Columbus' Actors' Theatre celebrates its 25th season by completing a marathon reading of the works of William Shakespeare. The more than 100-hour performance, which began at noon on Wednesday, is one for the record books: the Guinness Book of World Records.

Members of the public were allowed to come and go during the record-setting attempt. But the six readers were required to stay inside the German Village's Meeting Haus the entire time, and were only allowed an hour's sleep after each on-stage stint.
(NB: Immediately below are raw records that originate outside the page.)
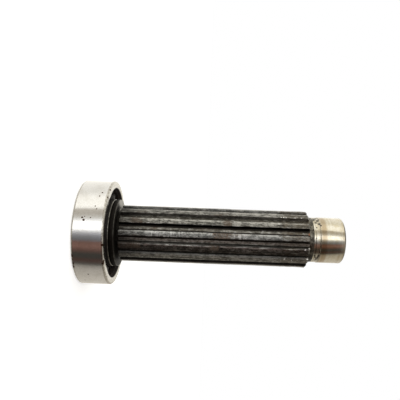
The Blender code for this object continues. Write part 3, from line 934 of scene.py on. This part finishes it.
def make_cage_half(name, side, material):
    """One pressed ribbon with soft bends, arched over every ball."""
    inner = inner_shoulder + CAGE_SIDE_CLEARANCE
    outer = outer_shoulder - CAGE_SIDE_CLEARANCE
    soft = CAGE_SHEET * 0.3
    lower_radius = ball_radius + CAGE_POCKET_CLEARANCE
    upper_radius = lower_radius + CAGE_SHEET
    lower_flat = SEAT_GAP / 2
    upper_flat = lower_flat + CAGE_SHEET
    # Points round the ribbon's section: radius, then 0 on its lower face and 1 on its upper
    edges = ((inner, 0.3), (inner + soft, 0.0), (outer - soft, 0.0), (outer, 0.3), (outer, 0.7),
             (outer - soft, 1.0), (inner + soft, 1.0), (inner, 0.7))
    rows = []
    for index in range(ball_count):
        angle = math.tau * index / ball_count
        for step in range(POCKET_STEPS + 1):
            share = 2 * step / POCKET_STEPS - 1
            lower = share * math.acos(lower_flat / lower_radius)
            upper = share * math.acos(upper_flat / upper_radius)
            low = Vector((math.sin(lower), math.cos(lower))) * lower_radius
            high = Vector((math.sin(upper), math.cos(upper))) * upper_radius
            row = []
            for radius, rise in edges:
                along, height = low + (high - low) * rise
                row.append(ribbon_point(angle, radius, along, side * height))
            rows.append(row)
    mesh, _ = skinned(name, rows, closed=True)
    placed(f"pressed_{name}", faced_outwards(mesh), "cage", [name], [material], 50)


def make_rivets(material):
    """Domed rivets, a head on each side of the cage."""
    sheet_face = SEAT_GAP / 2 + CAGE_SHEET + SEAT_GAP / 2
    dome = [(RIVET_HEAD_RADIUS * math.cos(math.radians(lift)),
             sheet_face + RIVET_HEAD_HEIGHT * math.sin(math.radians(lift)))
            for lift in (0, 20, 40, 58, 74)]
    upper = [(RIVET_RADIUS, sheet_face)] + dome
    lower = [(radius, -height) for radius, height in reversed(upper)]
    tip = Vector((0, 0, RIVET_HEAD_HEIGHT + sheet_face))
    for index in range(ball_count):
        centre = ball_place(index + 0.5)
        rows = [[point + centre for point in circle(radius, height, RIVET_STEPS)]
                for radius, height in lower + upper]
        mesh, _ = skinned(f"rivet_{index + 1}", rows, False, centre - tip, centre + tip)
        placed(f"domed_rivet_{index + 1}", mesh, "cage", [f"cage_rivet_{index + 1}"],
               [material], 40)


# The shaft

def nicks():
    """Dents on the tooth edges: tooth, side, height, length and depth."""
    dice = random.Random(11)
    made = []
    for _ in range(NICK_COUNT):
        tooth = dice.randrange(SPLINE_COUNT)
        side = dice.choice((-1, 1))
        start = PEENED_START if dice.random() < PEENED_NICKS else spline_start + NICK_MARGINS[0]
        height = dice.uniform(start, spline_end - NICK_MARGINS[1])
        made.append((tooth, side, height, dice.uniform(*NICK_LENGTHS), dice.uniform(*NICK_DEPTHS)))
    return made


edge_nicks = nicks()


def share_between(value, low, high):
    """0 below low, 1 above high and an even rise between."""
    return min(1.0, max(0.0, (value - low) / (high - low)))


def edge_rounding(tooth, side, height):
    """Radius that wear has put on a tooth's edge; side is -1 for the loaded one."""
    wander = noise.noise(Vector((tooth * 3.7, side * 5.1, height * 190)))
    plain = LOADED_EDGES[tooth] if side < 0 else EASY_EDGES[tooth]
    if side < 0 and tooth == ROLLED_TOOTH and ROLLED_START < height < ROLLED_END:
        plain += ROLLED_ROUNDING * (1 + math.sin(math.tau * ROLLED_WAVES * height))
    rounding = plain * (1.0 + EDGE_WANDER * wander)
    peened = share_between(height, PEENED_START, PEENED_START + PEENED_EDGE_RISE)
    coarse = noise.noise(Vector((tooth * 9.1, side * 2.3, height * 420)))
    rounding += peened * PEENED_ROUNDING * (0.7 + 1.3 * abs(coarse))
    for nick_tooth, nick_side, middle, length, depth in edge_nicks:
        if nick_tooth == tooth and nick_side == side:
            rounding += depth * math.exp(-((height - middle) / length) ** 2)
    return min(EDGE_ROUND_MOST, max(EDGE_ROUND_LEAST, rounding))


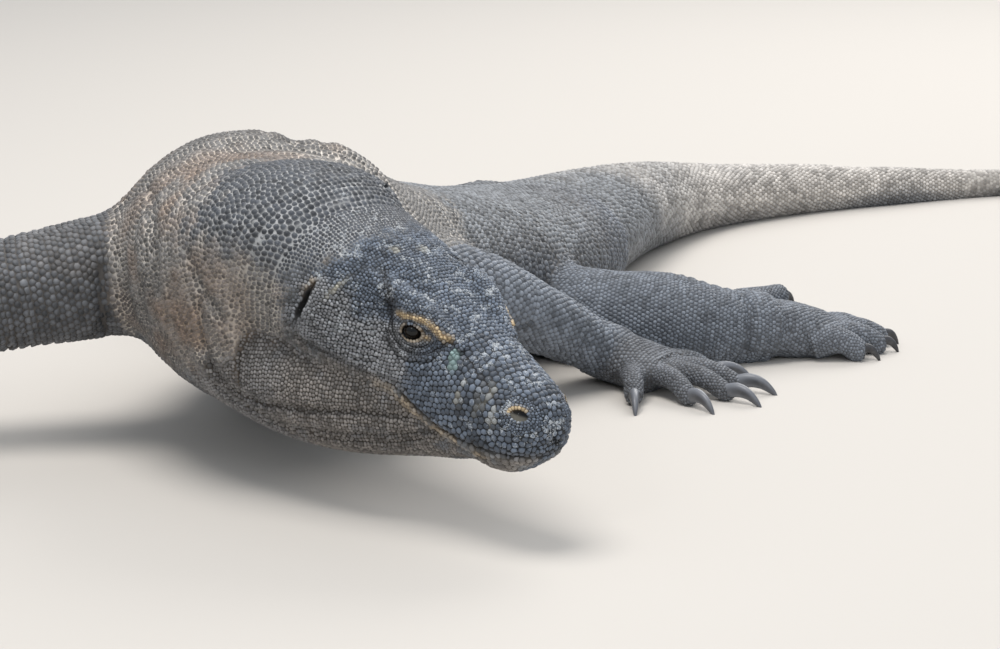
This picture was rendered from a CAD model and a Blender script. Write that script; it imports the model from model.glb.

One of the readers is the company's artistic director John Kuhn.

"We're not getting the right sleep, we're not eating right, all of our normal bodily routines are just thrown out the window," John Kuhn says. "So in that sense, it's been stressful, and it takes a lot of concentration and focus just to read, just to work your way through the language."

The recording-setting read was the idea of the Theatre's executive director Frank Barnhart who wanted to mark a quarter of a century of free Shakespeare in the park and the substantial contribution made to the arts in Central Ohio. Barnhart says Guinness's rules also required substantial sacrifice from the participants.

"I think from Guinness's point of view that with any of these types of records if they were easy everybody would do them," Barnhart says. "So there has to be a certain amount of endurance and hardship."

Artistic Director Kuhn described the event as an in-depth experience in language. Another reader, Mark Passerello described the communal living arrangements this way:

"It's barracks living in there," Passerello says. "Six of us are altogether and anybody who's been on a campout or Boy Scout or Girl Scout outing, knows that it's tough to share a room with other people."

Jessica Wright was on-stage reading from The Tempest Sunday afternoon on the day considered the Bard's birthday, April 23rd, 1564. As she continued, Frank Barnhart, with stopwatch in hand, gave the final countdown at 4:34 p.m.

The readings continued into the evening in the hope that the record set in Columbus would be harder to break. Actors' Theater will now submit records kept by witnesses and videotaped documentation to Guinness for certification.